RocksDB: A Persistent Key-Value Store for Flash and RAM Storage

Linux/Mac Build Status Windows Build status PPC64le Build Status

RocksDB is developed and maintained by Facebook Database Engineering Team. It is built on earlier work on LevelDB by Sanjay Ghemawat (sanjay@google.com) and Jeff Dean (jeff@google.com)

This code is a library that forms the core building block for a fast key value server, especially suited for storing data on flash drives. It has a Log-Structured-Merge-Database (LSM) design with flexible tradeoffs between Write-Amplification-Factor (WAF), Read-Amplification-Factor (RAF) and Space-Amplification-Factor (SAF). It has multi-threaded compactions, making it specially suitable for storing multiple terabytes of data in a single database.

Start with example usage here: https://github.com/facebook/rocksdb/tree/master/examples

See the github wiki for more explanation.
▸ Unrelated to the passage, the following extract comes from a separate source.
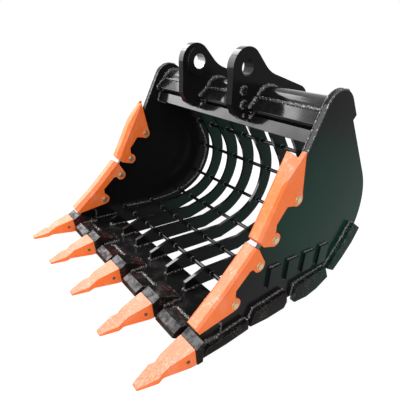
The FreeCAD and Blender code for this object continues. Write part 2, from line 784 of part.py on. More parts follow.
def slant_top(body, label, sign):
    """Cut the outer front corner away, from nothing at the bend to the full top."""
    outer = size("guard_outer")
    over = size("guard_lug_rise") + 5
    low = [
        (sign * (outer + 2), guard_brow[0] - 2),
        (sign * (outer + 2), guard_brow[0] + 1),
        (sign * (outer - 1), guard_brow[0] - 2),
    ]
    high = [
        (sign * (outer + 2), guard_tip[0] + 7),
        (sign * (outer + 2), guard_tip[0] + size("guard_lug_back") + 4),
        (-sign * size("guard_half") * size("guard_top_reach"), guard_tip[0] + 7),
    ]
    root = polygon(body, label + "_slant_root", low, role="XY_Plane", offset=guard_brow[1])
    end = polygon(body, label + "_slant_end", high, role="XY_Plane",
                  offset=guard_tip[1] + over)
    feature = body.newObject("PartDesign::SubtractiveLoft", label + "_slant")
    feature.Profile = root
    feature.Sections = [end]
    feature.Ruled = True


def guard(label, middle, sign, corners, slot, holes, fronts, lug=None):
    body = make_body(label, middle)
    inner = size("guard_half")
    outer = size("guard_outer")
    start = -inner if sign > 0 else -outer
    wide = inner + outer
    pad(body, polygon(body, label + "_outline", corners, offset=start), wide)
    pad(body, circles(body, label + "_ears", holes, size("guard_ear"), offset=start), wide)
    bevel(body, fronts, size("guard_bevel"), label + "_inner_bevel", -sign)
    bevel(body, fronts, size("guard_outer_bevel"), label + "_outer_bevel", sign)
    if lug:
        face = size("side_thick") / 2
        lug_start = face if sign > 0 else -outer
        pad(body, polygon(body, label + "_lug", lug, offset=lug_start), outer - face)
        slant_top(body, label, sign)
    opening = body.newObject("PartDesign::Pocket", label + "_slot_cut")
    opening.Profile = polygon(body, label + "_slot", slot)
    opening.SideType = "Symmetric"
    bind(opening, "Length", size("side_thick"))
    cut(body, circles(body, label + "_bolt_holes", holes, size("bolt_radius")))
    return body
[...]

The public interface is in include/. Callers should not include or rely on the details of any other header files in this package. Those internal APIs may be changed without warning.

Design discussions are conducted in https://www.facebook.com/groups/rocksdb.dev/

License

RocksDB is dual-licensed under both the GPLv2 (found in the COPYING file in the root directory) and Apache 2.0 License (found in the LICENSE.Apache file in the root directory). You may select, at your option, one of the above-listed licenses.